__Data extract__:
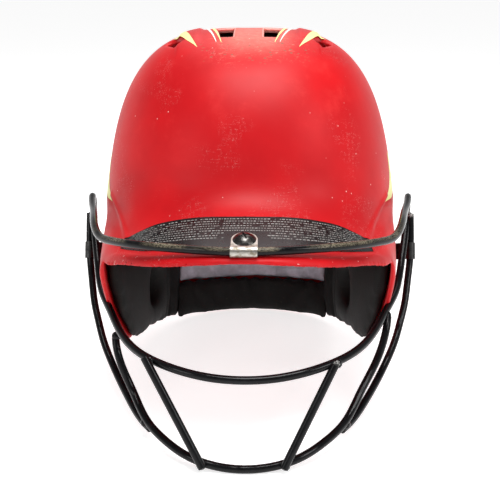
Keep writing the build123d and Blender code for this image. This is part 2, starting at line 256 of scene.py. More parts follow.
# ---- level set to mesh -----------------------------------------------------------
def surface_nets(func, lo, hi, step, polish=4):
    """Vertices and quads on func = 0, by naive surface nets and a few Newton steps."""
    n = [int(math.ceil((b - a) / step)) + 1 for a, b in zip(lo, hi)]
    axes = [a + step * np.arange(m, dtype=np.float64) for a, m in zip(lo, n)]
    f = np.empty(n, np.float32)
    xx, yy = np.meshgrid(axes[0], axes[1], indexing="ij")
    for k, z in enumerate(axes[2]):
        f[:, :, k] = func(xx, yy, np.full(xx.shape, z))
    neg = f < 0
    count = np.zeros([m - 1 for m in n], np.int8)
    corners = [(i, j, k) for i in (0, 1) for j in (0, 1) for k in (0, 1)]
    cut = lambda arr, c: arr[c[0]:n[0] - 1 + c[0], c[1]:n[1] - 1 + c[1], c[2]:n[2] - 1 + c[2]]
    for c in corners:
        count += cut(neg, c)
    live = (count > 0) & (count < 8)
    idx = np.argwhere(live)
    index = np.full(live.shape, -1, np.int64)
    index[live] = np.arange(len(idx))
    total, hits = np.zeros((len(idx), 3)), np.zeros(len(idx))
    for a in range(3):
        for c in corners:
            if c[a]:
                continue
            d = list(c); d[a] = 1
            fa = f[tuple((idx + c).T)].astype(float)
            fb = f[tuple((idx + d).T)].astype(float)
            cross = (fa < 0) != (fb < 0)
            t = np.where(cross, fa / np.where(cross, fa - fb, 1), 0)
            p = np.array(c, float) + np.outer(t, np.eye(3)[a])
            total += p * cross[:, None]
            hits += cross
    verts = np.array(lo) + step * (idx + total / hits[:, None])
    quads = []
    for a in range(3):
        b, c = (a + 1) % 3, (a + 2) % 3
        lo_n, hi_n = [slice(None)] * 3, [slice(None)] * 3
        lo_n[a], hi_n[a] = slice(0, -1), slice(1, None)
        s0, s1 = neg[tuple(lo_n)], neg[tuple(hi_n)]
        for flip, mask in ((False, s0 & ~s1), (True, ~s0 & s1)):
            e = np.argwhere(mask)
            e = e[(e[:, b] > 0) & (e[:, c] > 0) & (e[:, b] < n[b] - 1) & (e[:, c] < n[c] - 1)]
            ring = []
            for ob, oc in ((0, 0), (1, 0), (1, 1), (0, 1)):
                q = e.copy(); q[:, b] -= ob; q[:, c] -= oc
                ring.append(index[tuple(q.T)])
            ring = np.stack(ring, 1)
            quads.append(ring[:, ::-1] if flip else ring)
    quads = np.vstack(quads)
    for _ in range(polish):
        verts -= newton(func, verts, 0.9)
    return verts, quads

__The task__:
Write the listing out again, exactly as it reads.

__Finished task__:
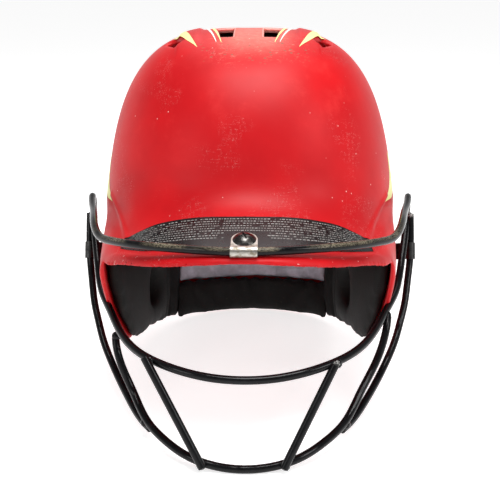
Keep writing the build123d and Blender code for this image. This is part 2, starting at line 256 of scene.py. More parts follow.
# ---- level set to mesh -----------------------------------------------------------
def surface_nets(func, lo, hi, step, polish=4):
    """Vertices and quads on func = 0, by naive surface nets and a few Newton steps."""
    n = [int(math.ceil((b - a) / step)) + 1 for a, b in zip(lo, hi)]
    axes = [a + step * np.arange(m, dtype=np.float64) for a, m in zip(lo, n)]
    f = np.empty(n, np.float32)
    xx, yy = np.meshgrid(axes[0], axes[1], indexing="ij")
    for k, z in enumerate(axes[2]):
        f[:, :, k] = func(xx, yy, np.full(xx.shape, z))
    neg = f < 0
    count = np.zeros([m - 1 for m in n], np.int8)
    corners = [(i, j, k) for i in (0, 1) for j in (0, 1) for k in (0, 1)]
    cut = lambda arr, c: arr[c[0]:n[0] - 1 + c[0], c[1]:n[1] - 1 + c[1], c[2]:n[2] - 1 + c[2]]
    for c in corners:
        count += cut(neg, c)
    live = (count > 0) & (count < 8)
    idx = np.argwhere(live)
    index = np.full(live.shape, -1, np.int64)
    index[live] = np.arange(len(idx))
    total, hits = np.zeros((len(idx), 3)), np.zeros(len(idx))
    for a in range(3):
        for c in corners:
            if c[a]:
                continue
            d = list(c); d[a] = 1
            fa = f[tuple((idx + c).T)].astype(float)
            fb = f[tuple((idx + d).T)].astype(float)
            cross = (fa < 0) != (fb < 0)
            t = np.where(cross, fa / np.where(cross, fa - fb, 1), 0)
            p = np.array(c, float) + np.outer(t, np.eye(3)[a])
            total += p * cross[:, None]
            hits += cross
    verts = np.array(lo) + step * (idx + total / hits[:, None])
    quads = []
    for a in range(3):
        b, c = (a + 1) % 3, (a + 2) % 3
        lo_n, hi_n = [slice(None)] * 3, [slice(None)] * 3
        lo_n[a], hi_n[a] = slice(0, -1), slice(1, None)
        s0, s1 = neg[tuple(lo_n)], neg[tuple(hi_n)]
        for flip, mask in ((False, s0 & ~s1), (True, ~s0 & s1)):
            e = np.argwhere(mask)
            e = e[(e[:, b] > 0) & (e[:, c] > 0) & (e[:, b] < n[b] - 1) & (e[:, c] < n[c] - 1)]
            ring = []
            for ob, oc in ((0, 0), (1, 0), (1, 1), (0, 1)):
                q = e.copy(); q[:, b] -= ob; q[:, c] -= oc
                ring.append(index[tuple(q.T)])
            ring = np.stack(ring, 1)
            quads.append(ring[:, ::-1] if flip else ring)
    quads = np.vstack(quads)
    for _ in range(polish):
        verts -= newton(func, verts, 0.9)
    return verts, quads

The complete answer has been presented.